22 Feb 2007

A Royal Visit

In 1730, the British papers recorded with great interest the visit of a delegation of Cherokee Indians who had been enticed over by the Scottish baronet Alexander Cumming.

12 June - Daily Journal

Seven Kings or Chiefs of the Chirakee Indians, bordering upon Carolina, are come over in the Fox Man of War, Capt. Arnold, in order to pay their duty to his Majesty, and assure him of their attachment to his person and Government, &c.

After being dismissed from the Mermaid Tavern, Windsor for fighting, they moved to central London. While seeing the sights they lodged with Mr. Arne, an undertaker in King street by Covent-Garden, who'd been recommended to them by four chiefs who had visited Britain twenty years before.

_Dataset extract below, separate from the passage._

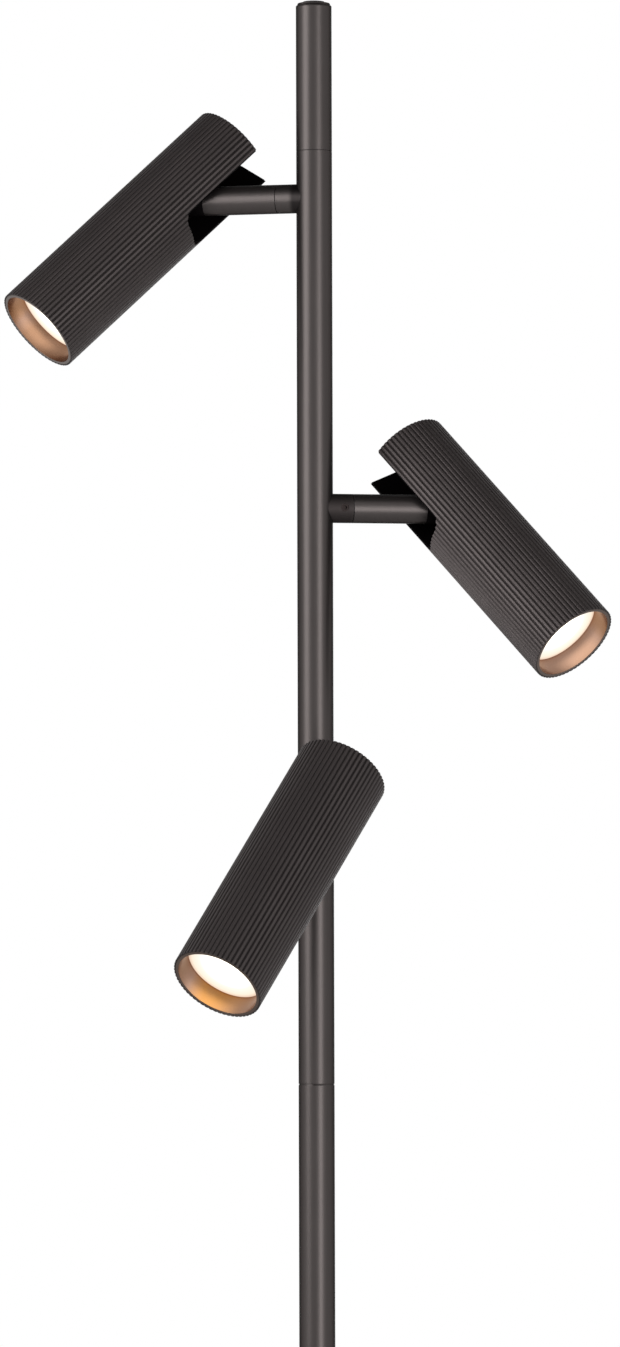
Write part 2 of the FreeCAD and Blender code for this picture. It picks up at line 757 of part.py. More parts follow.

In English dress, walking in St. James's Park.

3 October - Daily Journal

Yesterday about 8 o’clock in the morning the Indian Chiefs set out from their lodgings in King-Street, Covent-Garden, for Portsmouth, where they will go aboard his Majesty’s Ship the Fox, Capt. Arnold, which is to carry them to Carolina.

We are told that on Tuesday evening last, when the time of their departure drew near, Oukah Ulah, the Chief of them, expressed a great inclination to stay with Sir Alexander Cuming; and when Sir Alexander told him that it would not be proper, he wept, and said he should mourn always till he saw him again, and that he had not slept for three nights, but walk’d about the streets, for thinking on parting with Sir Alexander, for whose sake he had left both his wife and children.

But Sir Alexander telling him, that he would be of more service to his Majesty King George and the English, by returning to his own country, he answered, That as Sir Alexander desired it, he would do as he bid him.

Although they reached Charleston safely in mid-December, they arrived in the middle of a war between the Cherokees and the Americans which delayed their return home.